Apache Spark Improves the Economics of Video Distribution at NBC Universal

Published: September 24, 2014

This is a guest blog post from our friends at NBC Universal outlining their Apache Spark use case.

Business Challenge

NBC Universal is one of the world’s largest media and entertainment companies with revenues of US$ 26 billion. It operates television networks, cable channels, motion picture and television production companies as well as branded theme parks worldwide. Popular brands include NBC, Universal Pictures, Universal Parks & Resorts, Telemundo, E!, Bravo and MSNBC.

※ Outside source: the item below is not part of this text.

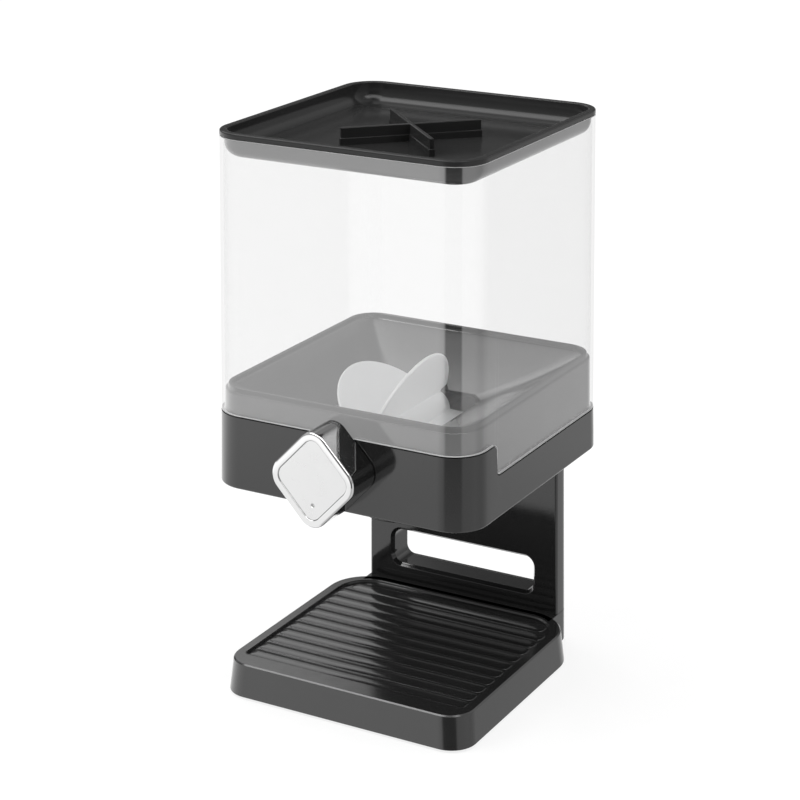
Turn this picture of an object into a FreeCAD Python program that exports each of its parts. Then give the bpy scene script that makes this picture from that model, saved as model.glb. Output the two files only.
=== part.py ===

Digital video media clips for NBC Universal’s cable TV programs and commercials are produced and broadcast from its Los Angeles office to cable TV channels in Asia Pacific, Europe, Latin America and the United States. Moreover, viewers increasingly consume NBC Universal’s vast content library online and on-demand.

Therefore, NBC Universal’s IT Infrastructure team needs to make decisions on how best to serve that content, which involves a trade-off between storage and bandwidth cost versus consumer convenience. NBC Universal can keep all content available online and cached at the edge of the network to minimize latency. This way, all of the content could be delivered instantly to consumers across all countries where NBC Universal has a presence. But this would also be the most costly option.

Therefore, the business challenge is to determine the optimal mix between storing the most popular content locally close to its viewers, and serving less popular content only on demand, which incurs higher network costs, or taking it offline altogether.

Solution

NBC Universal turned to Spark to analyze all the content meta-data for its international content distribution. Metadata associated with the media clips is stored in an Oracle database and in broadcast automation playlists. Apache Spark is used to query the Oracle database and distribute the metadata from the broadcast automation playlists into multiple large in-memory resilient distributed datasets (RDDs). One RDD stores Scala objects containing media IDs, time codes, schedule dates and times, channels for airing etc. It then creates multiple RDDs containing broadcast frequency counts by week, month, and year and uses Spark’s map/reduceByKey to generate the counts. The resulting data is bulk loaded into HBase where it is queried from a Java/Spring web application. The application converts the queried results into graphs illustrating media broadcast frequency counts by week, month, and year on an aggregate and a per channel basis.

A secondary procedure then queries filepath information from Oracle and builds another RDD that contains that information along with the date the file was written. It then computes a Spark join of that RDD and the previous frequency count data RDD to produce a new RDD that contains the usage frequency based on the file age sorted in ascending order. This resulting data is used to generate histograms to help determine if the offlining mechanism is working optimally.

NBC Universal runs Apache Spark in production in conjunction with Mesos, HBase and HDFS and uses Scala as the programming language. The rollout in production happened in Q1 2014 and was smooth.

Spark provides both extremely fast processing times, leveraging its distributed in-memory approach, as well as much better IT staff productivity. In my Spark Summit 2014 talk, I highlighted two aspects of our Spark deployment:

Developer productivity: The combination of Spark and Scala provides an “ideal programming environment”
Operational stability: Mesos for cluster management.

Alternative approaches not based on Spark would have required a much more complicated data processing pipeline and workflow. For example, since the main memory usage requires more than what is available on a single server, a much slower procedure would have to be used that would have involved processing the data in chunks, and writing intermediate results to HDFS and then loading the chunks of data back into main memory and processing it in a manner similar to traditional Hadoop map/reduce jobs which has been shown to be much slower than Spark, through various examples on the Apache Spark website.

Value Realized

Spark provides a fast and easy way to assemble a data pipeline and conduct analyses that drive decisions on which content to keep online versus take off-line. Moreover, infrastructure administrators gain valuable insights into network utilization. They can detect patterns that help them understand wastage of bandwidth in the multi-system operator (MSO) network. The initial results are promising, which prompted NBC to expand its use of Spark to machine learning.